Il est bon de lire ce que disait le pape Jean XXIII, le 11 octobre 1962, lors de l’ouverture du Concile Vatican 2.
« Il arrive souvent que dans l’exercice quotidien de notre ministère apostolique nos oreilles soient offensées en apprenant ce que disent certains qui, bien qu’enflammés de zèle religieux, manquent de justesse de jugement et de pondération dans leur façon de voir les choses. Dans la situation actuelle de la société, ils ne voient que ruines et calamités : ils ont coutume de dire que notre époque a profondément empiré par rapport aux siècles passés : ils se conduisent comme si l’histoire, qui est maîtresse de vie, n’avait rien à leur apprendre et comme si du temps des Conciles d’autrefois tout était parfait en ce qui concerne la doctrine chrétienne, les mœurs et la juste liberté de l’Église. Il nous semble nécessaire de dire notre complet désaccord avec ces prophètes de malheur, qui annoncent toujours des catastrophes, comme si le monde était près de sa fin. »
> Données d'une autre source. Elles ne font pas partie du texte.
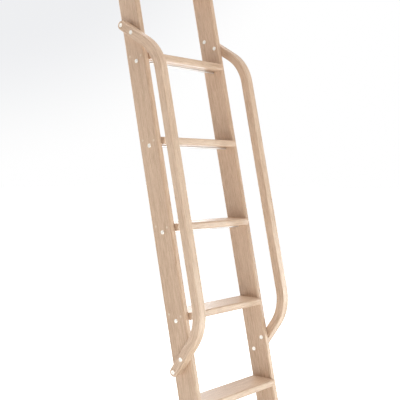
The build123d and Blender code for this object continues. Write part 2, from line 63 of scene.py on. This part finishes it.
STILE_X = box_middle("stile_right").x
STILE_FOOT = tread_point(1) - ALONG * (tread_point(1).z / sin(LEAN))
HANDRAIL_MIDDLE = (
    tread_point(HANDRAIL_TREAD) + ALONG * (HANDRAIL_END_ABOVE - HANDRAIL_SPAN / 2)
)
HANDRAIL_X = box_middle("handrail_right").x


# ---- node building ------------------------------------------------------------------------------
MIX_A, MIX_B, MIX_RESULT = 6, 7, 2       # a Mix node's sockets when it mixes colours


class Graph:
    """Short calls for the nodes of one material. Lengths are metres in the part's rest frame."""

    def __init__(self, name):
        self.material = bpy.data.materials.new(name)
        self.material.use_nodes = True
        self.tree = self.material.node_tree
        self.shader = self.tree.nodes["Principled BSDF"]
        self.place = self.tree.nodes.new("ShaderNodeTexCoord").outputs["Object"]

    def put(self, socket, value):
        if isinstance(value, bpy.types.NodeSocket):
            self.tree.links.new(value, socket)
        else:
            socket.default_value = value

    def math(self, operation, *values):
        node = self.tree.nodes.new("ShaderNodeMath")
        node.operation = operation
        for socket, value in zip(node.inputs, values):
            self.put(socket, value)
        return node.outputs[0]

    def plus(self, a, b):
        return self.math("ADD", a, b)

    def times(self, a, b):
        return self.math("MULTIPLY", a, b)

    def vector(self, operation, *values):
        node = self.tree.nodes.new("ShaderNodeVectorMath")
        node.operation = operation
        for socket, value in zip(node.inputs, values):
            self.put(socket, value)
        return node.outputs["Value" if operation in ("DOT_PRODUCT", "LENGTH") else "Vector"]

    def combine(self, x, y, z):
        node = self.tree.nodes.new("ShaderNodeCombineXYZ")
        for socket, value in zip(node.inputs, (x, y, z)):
            self.put(socket, value)
        return node.outputs[0]

    def distance_along(self, direction, origin):
        """Signed distance of the shaded point from origin, along a direction."""
        away = self.vector("SUBTRACT", self.place, tuple(origin))
        return self.vector("DOT_PRODUCT", away, tuple(direction))

    def noise(self, at, detail=2.0, roughness=0.5):
        """Noise whose marks are one unit of "at" wide."""
        node = self.tree.nodes.new("ShaderNodeTexNoise")
        self.put(node.inputs["Vector"], at)
        self.put(node.inputs["Scale"], 1.0)
        self.put(node.inputs["Detail"], detail)
        self.put(node.inputs["Roughness"], roughness)
        return node.outputs["Fac"]

    def texture(self, stretch, detail=2.0, roughness=0.5):
        """Noise fixed to the part. stretch gives its marks per metre on X, Y and Z."""
        return self.noise(self.vector("MULTIPLY", self.place, stretch), detail, roughness)

    def spread(self, value, low, high, to_low=0.0, to_high=1.0):
        """Smooth step from low to high, mapped to another range."""
        node = self.tree.nodes.new("ShaderNodeMapRange")
        node.interpolation_type = "SMOOTHSTEP"
        for socket, number in zip(node.inputs, (value, low, high, to_low, to_high)):
            self.put(socket, number)
        return node.outputs[0]

    def ramp(self, value, *stops):
        """Colour by value, through stops of (position, colour)."""
        node = self.tree.nodes.new("ShaderNodeValToRGB")
        points = node.color_ramp.elements
        while len(points) < len(stops):
            points.new(1.0)
        for point, (position, colour) in zip(points, stops):
            point.position = position
            point.color = (*colour, 1.0)
        self.put(node.inputs[0], value)
        return node.outputs["Color"]

    def mix(self, factor, a, b):
        """Colour a where the factor is 0 and b where it is 1."""
        node = self.tree.nodes.new("ShaderNodeMix")
        node.data_type = "RGBA"
        self.put(node.inputs[0], factor)
        for socket, value in ((node.inputs[MIX_A], a), (node.inputs[MIX_B], b)):
            self.put(socket, value if isinstance(value, bpy.types.NodeSocket) else (*value, 1.0))
        return node.outputs[MIX_RESULT]

    def bump(self, height, distance, strength):
        node = self.tree.nodes.new("ShaderNodeBump")
        self.put(node.inputs["Height"], height)
        self.put(node.inputs["Distance"], distance)
        self.put(node.inputs["Strength"], strength)
        self.put(self.shader.inputs["Normal"], node.outputs[0])

    def finish(self, colour, roughness, **uniform):
        """Wires the shader. The uniform values sit directly on its own sockets."""
        self.put(self.shader.inputs["Base Color"], colour)
        self.put(self.shader.inputs["Roughness"], roughness)
        for name, value in uniform.items():
            self.put(self.shader.inputs[name.replace("_", " ")], value)
        return self.material


def assign(node, material):
    """Gives a CAD node its material."""
    for slot in frame["nodes"][node].material_slots:
        slot.material = material


# ---- oak ----------------------------------------------------------------------------------------
OAK_DARK = (0.440, 0.288, 0.188)
OAK_MIDDLE = (0.575, 0.402, 0.282)
OAK_LIGHT = (0.655, 0.480, 0.350)
OAK_PORE = (0.270, 0.165, 0.100)
OAK_FLECK = (0.720, 0.570, 0.430)
OAK_REACH = 0.12             # how far the tone goes from the middle colour to either end
OAK_GLOSS = (0.40, 0.52)     # roughness of the wood under its lacquer
OAK_RELIEF = 0.00025         # depth of the open grain
LACQUER_ROUGHNESS = 0.30
HEART_SIDE = (0.05, 0.10)    # how far off a board the log's heart may lie, over its width
HEART_DEEP = (0.06, 0.11)    # and through its thickness
RING_PITCH = 0.0028          # between growth rings
RING_WANDER = 0.018          # how far the rings stray from true circles
WANDER_SIZE = (0.9, 0.16)    # length and width of those strays
LATE_SHARE = -0.030          # the dark late wood's share of the tone
FLECK_SIZE = (0.034, 0.0034)
PORE_SIZE = (0.0065, 0.00035)
LAYER_SPACING = 40           # noise units within which each layer gets its own place
TREAD_SEED, STILE_SEED, HANDRAIL_SEED = 20, 5, 12
FOOT_WEAR = (0.07, 0.16)     # distances from a tread's middle over which its wear fades
HAND_WEAR = (0.15, 0.42)     # and from a handrail's middle
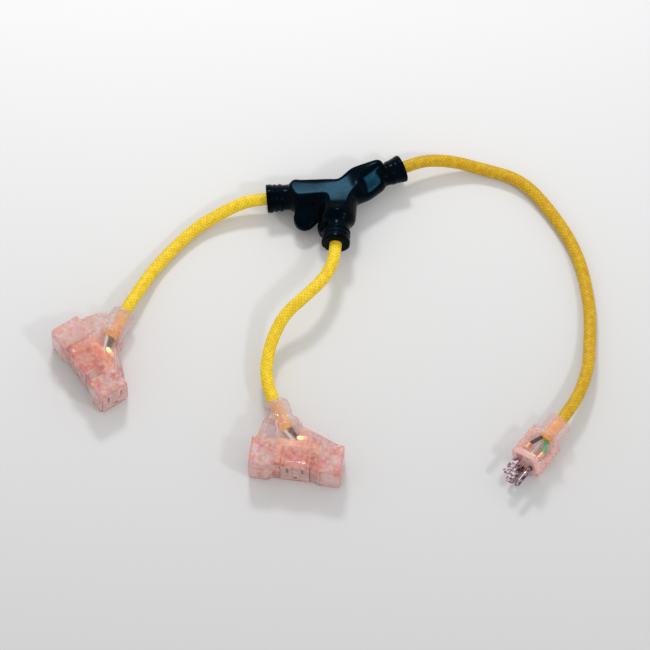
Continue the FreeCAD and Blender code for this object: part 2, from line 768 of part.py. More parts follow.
def makeTap(name, bootFrame):
    frame = tapBlockFrame(bootFrame)
    tapCover(f"{name}_tap_cover", frame)
    for outlet, place in outletFrames(frame).items():
        outletInsert(f"{name}_tap_{outlet}_outlet", place)
    middle = "tapHeight / 2 + slotRise"
    contactStrip(f"{name}_tap_hot_strip", frame, 1, f"{middle} + stripSplit",
                 "clipGap", "clipHeight", "slotDepth", True)
    contactStrip(f"{name}_tap_neutral_strip", frame, -1, f"{middle} - stripSplit",
                 "clipGap", "clipHeight", "slotDepth", False)
    groundLevel = f"{middle} - groundDrop - groundClipHeight / 2 + groundClipLift"
    contactStrip(f"{name}_tap_ground_strip", frame, 0, groundLevel,
                 "groundClipGap", "groundClipHeight", "boreDepth", False)
    axis = size("tapHeight") / 2
    jacket = jacketSolid(0, size("tapJacketLength"))
    jacket.translate(Vector(0, 0, axis))
    solidNode(f"{name}_tap_jacket_end", jacket, bootFrame)
    fromBoot = frame.inverse().multiply(bootFrame)
    inward = fromBoot.Rotation.multVec(backward)
    for colour, spot in conductors().items():
        begin = fromBoot.multVec(Vector(size("tapJacketLength"), 0, axis) + spot)
        wire = strand(size("wireDiameter"), begin, inward, Vector(size("stripRear"), 0, axis) + spot, forward)
        solidNode(f"{name}_tap_{colour}_wire", wire, frame)
    makeLamp(name, frame)


def makeLamp(name, frame):
    """Neon lamp that lies across the block, wired to the hot and neutral strips."""
    radius, length = size("lampRadius"), size("lampLength")
    back, side, rise = size("lampStart"), size("lampOffset"), size("tapHeight") / 2 + size("lampRise")
    middle = size("tapHeight") / 2 + size("slotRise")
    hotLevel = middle + size("stripSplit") + size("stripMetal") / 2
    neutralLevel = middle - size("stripSplit") - size("stripMetal") / 2
    inward = Vector(0, -1, 0)
    tube = Part.makeCylinder(radius, length - radius, Vector(back, side, rise), inward)
    tip = Part.makeCone(radius, radius / 4, radius, Vector(back, side - length + radius, rise), inward)
    solidNode(f"{name}_tap_lamp", tip.fuse(tube), frame)
    step, thin = radius * 0.55, size("leadDiameter")
    top, foot = Vector(back + step / 2, side, rise + step), Vector(size("stripRear"), side + 3, hotLevel)
    solidNode(f"{name}_tap_lamp_lead", strand(thin, top, inward, foot, forward), frame)
    top, foot = Vector(back + step / 2, side, rise - step), Vector(size("stripRear"), side + 4, neutralLevel)
    slope = (foot - top).normalize()
    bead = Part.makeCylinder(size("resistorRadius"), size("resistorLength"),
                             (top + foot) / 2 - slope * size("resistorLength") / 2, slope)
    solidNode(f"{name}_tap_lamp_resistor", strand(thin, top, inward, foot, forward).fuse(bead), frame)


# Plug

def plugCover():
    """Clear cover: boot, rounded body with finger grips, and a wiring chamber."""
    label = "plug_cover"
    body = newBody(label)
    section = sketchOn(body, "YZ_Plane", f"{label}_section", "plugBootLength")
    rectangle(section, "-plugWidth / 2", "plugWidth / 2", "-plugBottom", "plugTop")
    block = pad(body, section, f"{label}_block", "plugLength - plugBootLength")
    block = dressEdges(body, block, f"{label}_corners", "Fillet", "plugRound", isLengthwise)
    dressEdges(body, block, f"{label}_rims", "Chamfer", "plugEdge", isCrosswise)
    boot = sketchOn(body, "XZ_Plane", f"{label}_boot_profile")
    outline(boot, [("0", "0"), ("0", "plugBootRadius - 1"), ("1", "plugBootRadius"),
                   ("4", "plugBootRadius"), ("plugBootLength - 4", "plugBootNeck"),
                   ("plugBootLength + 1", "plugBootNeck"), ("plugBootLength + 1", "0")])
    revolve(body, boot, f"{label}_boot")
    gripGrooves(body, label)
    chamber = sketchOn(body, "YZ_Plane", f"{label}_chamber_plan", "plugBootLength + plugWall")
    rectangle(chamber, "-plugWidth / 2 + plugWall", "plugWidth / 2 - plugWall",
              "-plugBottom + plugWall", "plugTop - plugWall")
    pocket(body, chamber, f"{label}_chamber", "plugLength - plugBootLength - 2 * plugWall", reverse=True)
    bore = sketchOn(body, "YZ_Plane", f"{label}_bore_plan", "-1")
    circle(bore, "0", "0", "cordDiameter / 2 + jacketFit")
    pocket(body, bore, f"{label}_bore", "plugBootLength + plugWall + 2", reverse=True)
    mouths = sketchOn(body, "YZ_Plane", f"{label}_mouth_plan", "plugLength")
    for side, width in (("-", "neutralBlade"), ("", "hotBlade")):
        bladeOpening(mouths, side, width)
    circle(mouths, "0", "bladeRise - groundDrop", "pinRadius + bladeFit")
    pocket(body, mouths, f"{label}_mouths", "plugWall + 1")
    body.Placement = plugFrame


def bladeOpening(sketch, side, width):
    centre = f"{side}bladePitch / 2"
    across, up = "bladeThickness / 2 + bladeFit", f"{width} / 2 + bladeFit"
    rectangle(sketch, f"{centre} - ( {across} )", f"{centre} + {across}",
              f"bladeRise - ( {up} )", f"bladeRise + {up}")


def isLengthwise(edge):
    return edge.BoundBox.YLength < 0.01 and edge.BoundBox.ZLength < 0.01


def isCrosswise(edge):
    return edge.BoundBox.XLength < 0.01


def gripGrooves(body, label):
    """A row of finger grooves on each broad side."""
    plan = sketchOn(body, "XY_Plane", f"{label}_grip_plan", "-plugBottom / 2")
    for side in ("", "-"):
        inner, outer = f"{side}( plugWidth / 2 - gripDepth )", f"{side}( plugWidth / 2 + 1 )"
        corners = [("plugBootLength + 6", inner), ("plugBootLength + 6 + gripWidth", inner),
                   ("plugBootLength + 6 + gripWidth", outer), ("plugBootLength + 6", outer)]
        outline(plan, corners if side == "" else list(reversed(corners)))
    groove = pocket(body, plan, f"{label}_groove", "plugBottom / 2 + plugTop / 2", reverse=True)
    doc.recompute()
    row = body.newObject("PartDesign::LinearPattern", f"{label}_grooves")
    row.Originals = [groove]
    row.Direction = (plan, ["H_Axis"])
    row.setExpression("Length", rule("gripPitch * ( gripCount - 1 )"))
    row.setExpression("Occurrences", rule("gripCount"))
    body.Tip = row


def plugBlade(label, side, width):
    """Flat blade with a chamfered tip, a cross hole and a tail for its crimp."""
    body = newBody(label)
    centre = f"{side}bladePitch / 2"
    plan = sketchOn(body, "XZ_Plane", f"{label}_side", f"-( {centre} ) - bladeThickness / 2")
    tail, tip = "plugLength - bladeTail", "plugLength + bladeLength"
    low, high = f"bladeRise - {width} / 2", f"bladeRise + {width} / 2"
    outline(plan, [(tail, low), (f"{tip} - 1.5", low), (tip, f"{low} + 1.5"), (tip, f"{high} - 1.5"),
                   (f"{tip} - 1.5", high), (tail, high)])
    circle(plan, f"{tip} - 6", "bladeRise", "bladeHole / 2")
    pad(body, plan, f"{label}_blade", "bladeThickness")
    body.Placement = plugFrame


def groundPin():
    """Round ground pin with a bull nose."""
    body = newBody("plug_ground_pin")
    profile = sketchOn(body, "XZ_Plane", "plug_ground_pin_profile")
    profile.AttachmentOffset = Placement(Vector(0, worth("bladeRise - groundDrop"), 0), Rotation())
    profile.setExpression(".AttachmentOffset.Base.y", rule("bladeRise - groundDrop"))
    tail, tip = "plugLength - bladeTail", "plugLength + pinLength"
    outline(profile, [(tail, "0"), (tip, "0"), (tip, "pinRadius / 3"), (f"{tip} - pinNose", "pinRadius"),
                      ("plugLength", "pinRadius"), ("plugLength", "pinTail"), (tail, "pinTail")])
    revolve(body, profile, "plug_ground_pin_turned")
    body.Placement = plugFrame


def plugBridge():
    """Inner carrier plate that holds the two blades and the pin square."""
    label = "plug_blade_carrier"
    body = newBody(label)
    front = "plugLength - plugWall"
    plate = sketchOn(body, "YZ_Plane", f"{label}_plan", front)
    rectangle(plate, "-plugWidth / 2 + plugWall + bridgeGap", "plugWidth / 2 - plugWall - bridgeGap",
              "-plugBottom + plugWall + bridgeGap", "plugTop - plugWall - bridgeGap")
    pad(body, plate, f"{label}_plate", "bridgeThickness", reverse=True)
    holes = sketchOn(body, "YZ_Plane", f"{label}_holes", front)
    for side, width in (("-", "neutralBlade"), ("", "hotBlade")):
        bladeOpening(holes, side, width)
    circle(holes, "0", "bladeRise - groundDrop", "pinRadius + bladeFit")
    pocket(body, holes, f"{label}_openings", "bridgeThickness")
    body.Placement = plugFrame


def makePlug():
    plugCover()
    plugBridge()
    plugBlade("plug_hot_blade", "", "hotBlade")
    plugBlade("plug_neutral_blade", "-", "neutralBlade")
    groundPin()
    solidNode("plug_jacket_end", jacketSolid(0, size("plugJacketLength")), plugFrame)
    start = size("plugJacketLength")
    crimpRear = size("plugLength") - size("bladeTail") - size("crimpLength")
    half = size("bladePitch") / 2
    crimps = {
        "hot": Vector(crimpRear, half, size("bladeRise")),
        "neutral": Vector(crimpRear, -half, size("bladeRise")),
        "ground": Vector(crimpRear, 0, size("bladeRise") - size("groundDrop")),
    }
    for colour, spot in conductors().items():
        crimp = Part.makeCylinder(size("crimpRadius"), size("crimpLength"), crimps[colour], forward)
        solidNode(f"plug_{colour}_crimp", crimp, plugFrame)
        begin = Vector(start, 0, 0) + spot
        wire = strand(size("wireDiameter"), begin, backward, crimps[colour], forward)
        solidNode(f"plug_{colour}_wire", wire, plugFrame)


# Cords: points chosen along each cord as it lies, hub end first

def hubExit(name, lead):
    degrees, length = hubArms[name]
    return [hubFrame.multVec(spoke(degrees, length)), hubFrame.multVec(spoke(degrees, length + lead))]


def bootEntry(frame, rise, lead):
    return [frame.multVec(Vector(-lead, 0, rise)), frame.multVec(Vector(0, 0, rise))]


leftRoute = [(-59.8, 113.7, 13), (-79.3, 104.8, 8.6), (-100.1, 91.6, 6.2), (-130.6, 57.3, 5.4),
             (-142.6, 34.6, 10.5)]
frontRoute = [(17.5, 43.8, 26.3), (10.7, 31, 28.1), (-3.4, 15.1, 29.9), (-21.2, 0.5, 24.5),
              (-31.8, -18.9, 16.5), (-36.6, -41.4, 14.2), (-35.9, -57.1, 14)]
supplyRoute = [(104.2, 154.8, 16.2), (124.4, 155.8, 11.8), (146.6, 152.3, 5.9), (182.3, 140.9, 6.8),
               (209.1, 106.7, 5.4), (229.2, 68.1, 5.5), (237.8, 19.3, 5.5), (236.4, -18.7, 6),
               (234.1, -47.4, 11)]


def makeCords():
    axis = size("tapHeight") / 2
    routes = {
        "left_cord": hubExit("left", 10) + [Vector(*spot) for spot in leftRoute]
        + bootEntry(leftTapFrame, axis, 11.4),
        "front_cord": hubExit("front", 12.2) + [Vector(*spot) for spot in frontRoute]
        + bootEntry(frontTapFrame, axis, 11.6),
        "supply_cord": hubExit("supply", 12.2) + [Vector(*spot) for spot in supplyRoute]
        + bootEntry(plugFrame, 0, 20.4),
    }
    for label, points in routes.items():
        print(label, [tuple(round(value, 1) for value in point) for point in points])
        cordNode(label, points)


makeHub()
makeTap("left", leftTapFrame)
makeTap("front", frontTapFrame)
makePlug()
makeCords()
doc.recompute()

for item in doc.Objects:
    if "Invalid" in item.State or "Error" in item.State:
        raise RuntimeError(f"{item.Label} failed: {item.State}")
for node in nodes:
    if node.Shape.isNull() or not node.Shape.isValid():
        raise RuntimeError(f"{node.Label} has no valid shape")

os.makedirs("parts", exist_ok=True)
for node in nodes:
    node.Shape.exportStep(f"parts/{node.Label}.step")
print(f"{len(nodes)} nodes")
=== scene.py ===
import bpy, bmesh, json, math
from mathutils import Matrix, Vector


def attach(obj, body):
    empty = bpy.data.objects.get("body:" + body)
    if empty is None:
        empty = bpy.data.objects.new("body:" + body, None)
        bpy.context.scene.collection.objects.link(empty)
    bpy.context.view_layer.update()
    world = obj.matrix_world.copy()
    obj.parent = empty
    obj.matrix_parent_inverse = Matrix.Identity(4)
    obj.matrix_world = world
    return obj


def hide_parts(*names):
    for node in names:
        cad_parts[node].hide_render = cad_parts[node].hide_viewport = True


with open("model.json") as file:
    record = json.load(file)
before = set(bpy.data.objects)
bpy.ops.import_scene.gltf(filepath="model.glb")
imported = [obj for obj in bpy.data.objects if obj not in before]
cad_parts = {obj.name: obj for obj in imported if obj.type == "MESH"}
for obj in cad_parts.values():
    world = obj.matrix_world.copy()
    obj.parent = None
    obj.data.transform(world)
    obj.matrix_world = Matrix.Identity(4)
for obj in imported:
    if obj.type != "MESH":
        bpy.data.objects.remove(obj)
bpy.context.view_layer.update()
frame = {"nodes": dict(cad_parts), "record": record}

mm = 0.001
slots = {part["node"]: part["material_slot"] for part in frame["record"]["subparts"]}


def newPiece(name, data, material=None):
    piece = bpy.data.objects.new(name, data)
    bpy.context.scene.collection.objects.link(piece)
    if material:
        data.materials.append(material)
    return piece


def aimAtFloor(piece, back):
    piece.rotation_mode = "QUATERNION"
    piece.rotation_quaternion = (-Vector(back)).to_track_quat("-Z", "Y")


# 0 up to low, 1 from high on, smooth in between
def share(value, low, high):
    part = min(max((value - low) / (high - low), 0), 1)
    return part * part * (3 - 2 * part)


def newMaterial(name):
    material = bpy.data.materials.new(name)
    material.use_nodes = True
    tree = material.node_tree
    return material, tree, tree.nodes["Principled BSDF"]


def feed(tree, socket, value):
    if isinstance(value, bpy.types.NodeSocket):
        tree.links.new(value, socket)
    else:
        socket.default_value = value


def addNode(tree, kind, settings=None, **inputs):
    node = tree.nodes.new(kind)
    for key, value in (settings or {}).items():
        setattr(node, key, value)
    for key, value in inputs.items():
        feed(tree, node.inputs[key.replace("_", " ")], value)
    return node


def mathNode(tree, operation, *values):
    node = addNode(tree, "ShaderNodeMath", {"operation": operation})
    for socket, value in zip(node.inputs, values):
        feed(tree, socket, value)
    return node.outputs[0]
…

Dans le cours actuel des événements, la société humaine semble à un tournant, et l’Église vit elle aussi une grande épreuve au sujet de son fonctionnement interne et des comportements sexuels de certains de ses ministres et de ses membres. Il est nécessaire de reconnaître les desseins mystérieux de la Providence divine qui, à travers la succession des temps et les travaux des hommes, contre toute attente, atteignent leur fin et disposent tout avec sagesse malgré les vents contraires.